A president admitting he “behaved inappropriately” with a White House intern.
We Americans are captivated by the drama of live television, and the weirder the better.
Then, every once in a great while, something truly pure happens and a nation joins together to watch, then to celebrate.
At a time when all anybody seems to want to talk about is presidential seediness, McGwire has given us something we can speak about without whispering.
Yell it out at the top of your lungs! Mark McGwire is the Home Run King!
The stock market? What stock market?
Don’t tell me about the Asian economy or about the fall of Russia. Everybody save your gloom and doom for another day. This is a time to sing and dance.
McGwire, and baseball, have combined to stick a Band-Aid on a nation’s woes.
The slugging Spirit of St. Louis, and a million points beyond, launched home run No. 62 Wednesday at Busch Stadium, breaking Roger Maris’ single-season home run record that had stood for 37 years.

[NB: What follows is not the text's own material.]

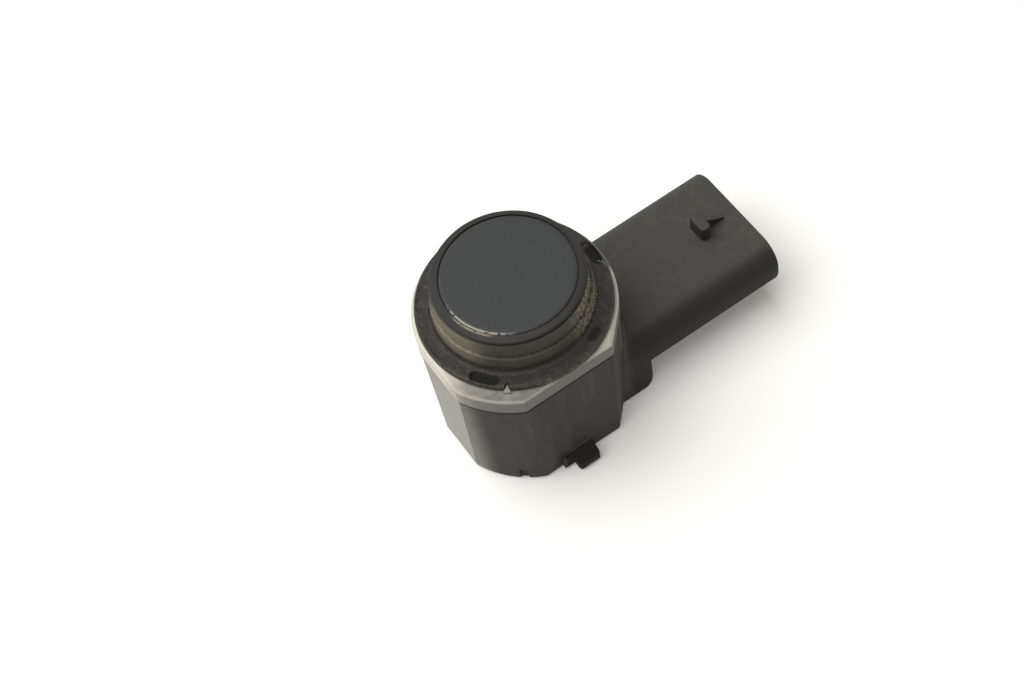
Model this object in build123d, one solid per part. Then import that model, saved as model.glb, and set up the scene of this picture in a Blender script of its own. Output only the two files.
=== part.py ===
from build123d import *
import os
from math import acos, atan2, cos, hypot, radians, sin, sqrt, tan

# Millimetres. The sensing axis is Z, the back plane is z = 0, the face looks up and the plug side is +X.

# Rounding of small moulded edges, and how far a cutting body runs past the face it opens
edge_break = 0.1
cut_margin = 1.0

# Heights along the sensing axis, stacked from the back plane
housing_height = 17.4
clamp_ring_height = 2.5
flange_thickness = 0.85
neck_height = 5.15
face_proud = 0.1

# Outline of the housing: a circle with one squared corner towards -X -Y, which keys the sensor
key_drop_x = 0.13
key_drop_y = 0.55
key_corner_reach = 1.05
key_end_y = 2.2
key_end_x = 5.4
ring_overhang = 0.12
draft_angle = 1.5
key_corner_draft = 2.9
housing_top_chamfer = 0.25
housing_foot_fillet = 0.5
foot_notch_angle = 231.0
foot_notch_width = 1.0
foot_notch_depth = 0.35
foot_notch_height = 2.4

# Bores inside the housing
bore_wall = 1.65
bore_clearance = 0.35
board_depth = 7.2
shelf_width = 1.1
spigot_depth = 1.1
spigot_wall = 0.45
spigot_clearance = 0.08

# Plug shroud and its socket
shroud_width = 16.1
shroud_height = 7.2
shroud_corner = 3.1
shroud_underside = 3.3
shroud_length = 19.1
shroud_wall = 1.15
socket_depth = 12.7
mouth_fillet = 0.3
mouth_lead_in = 0.35
root_block_length = 1.4
root_block_corner = 2.2
keying_rib_width = 0.8
keying_rib_height = 0.7
keying_rib_length = 9.0

# Latch nose on top of the shroud, with a narrow ramp behind it
nose_setback = 6.0
nose_length = 1.4
nose_width = 2.9
nose_corner = 0.6
nose_height = 2.15
nose_rounding = 0.25
nose_ramp_width = 0.6
nose_ramp_length = 2.5
nose_ramp_step = 0.3
nose_ramp_end = 0.3

# Snap lugs at the housing's foot
lug_width = 2.85
lug_shift = -0.2
lug_barb = 0.9
lug_foot = 0.5
lug_tip_height = 1.0
lug_ramp_height = 1.6
lug_rounding = 0.35
lug_shoulder_width = 1.3
lug_shoulder_setback = 0.4
lug_shoulder_height = 1.9

# Membrane cup
face_radius = 7.58
face_rim_thickness = 1.6
face_edge_rounding = 0.2
cup_step = 0.58
cup_height = 9.3
membrane_thickness = 0.8
pot_end_wall = 1.5
pot_side_wall = 3.2

# Rubber decoupling ring
groove_gap = 0.17
lip_width = 0.95
lip_height = 0.42
lip_fall = 0.14
lip_rounding = 0.24
seam_height = 0.16
seam_depth = 0.35
neck_step = 0.17
ledge_drop = 2.85
ledge_width = 0.34
neck_flare = 0.55
cove_radius = 0.55
flange_width = 1.85
flange_edge_rounding = 0.3
skirt_step = 0.7
skirt_clearance = 0.15
snap_groove_depth = 0.5
snap_bead_clearance = 0.12
snap_bead_height = 1.0
snap_bead_rounding = 0.3
skirt_foot_taper = 0.5
skirt_foot_rounding = 0.2
rubber_clearance = 0.05
retaining_lip_width = 0.8
retaining_lip_height = 0.7
dimple_length = 3.4
dimple_width = 1.15
dimple_depth = 0.35
dimple_inset = 1.05
dimple_angle = 38.0

# Retaining ring
ring_lip_height = 0.9
ring_lip_clearance = 0.06
ring_chamfer = 0.25
tooth_angle = 232.0
tooth_width = 1.1
tooth_reach = 0.55
tooth_proud = 0.2
tooth_gap = 0.06

# Piezo disc, damping foam and lead wires inside the cup
piezo_margin = 0.3
piezo_thickness = 0.35
foam_clearance = 0.1
foam_depth = 4.6
wire_radius = 0.15
wire_inset = 1.8
wire_bend = 0.5
wire_straight = 0.9
wire_passage_clearance = 0.12

# Contact carrier and its two pins
carrier_thickness = 1.4
carrier_boss_height = 1.0
carrier_boss_clearance = 0.2
pin_radius = 0.4
pin_spacing = 5.08
pin_clearance = 0.03
pin_top_proud = 0.6
pin_collar_radius = 0.75
pin_collar_height = 0.5
pin_tail = 0.5

# Circuit board
board_thickness = 1.0
board_clearance = 0.15
hole_clearance = 0.08

# Plug terminals
terminal_pitch = 3.4
blade_width = 1.2
blade_thickness = 0.63
blade_reach = 7.0
blade_tip_chamfer = 0.18
leg_inset = 2.25
leg_width = 0.63
leg_bend = 0.5
leg_tail = 0.7

# Transformer below the board, placed by shares of the lower bore's radius
transformer_place = (-0.52, 0.393)
transformer_base_radius = 2.7
transformer_base_thickness = 0.7
transformer_base_chamfer = 0.15
core_flange_radius = 2.4
core_flange_share = 0.17
core_waist_radius = 1.1
core_foot_gap = 1.5
winding_radius = 2.15
winding_rounding = 0.2
winding_clearance = 0.03

# Storage capacitor below the board
capacitor_wall_gap = 0.85
capacitor_angle = 222.0
capacitor_base = 4.3
capacitor_base_thickness = 0.8
capacitor_base_chamfer = 0.8
capacitor_radius = 2.0
capacitor_foot_gap = 1.6
capacitor_rounding = 0.35
capacitor_neck_depth = 0.18
capacitor_neck_height = 1.5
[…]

The Maris family – four sons and two daughters – were among the first people McGwire went to after he awkwardly and, almost unconsciously, rounded the bases. His blast off Chicago Cubs starter Steve Trachsel, a laser shot that barely got airborn, just cleared the left-field wall, touching off a madhouse of mayhem that would rival any Game 7 of a World Series.
And everybody was watching. Ratings for McGwire’s historic game will be through the roof.
Hard to imagine that anybody tuned in to MSNBC for more about what Ken Starr’s report might detail. (Bet Keith Olbermann wishes he were back on ESPN.)
Or to Geraldo, for his nightly panel of insufferable bores and egomaniacs.
The night belonged to McGwire, and it didn’t matter whether you love baseball, hate baseball or fall somewhere in between.
If you’re a fan of class (and who isn’t?), then you loved this.
McGwire has been a perfect gentleman during his pursuit of Maris. And he has seemed especially humble during the past week, as he has inched ever closer to the hallowed mark.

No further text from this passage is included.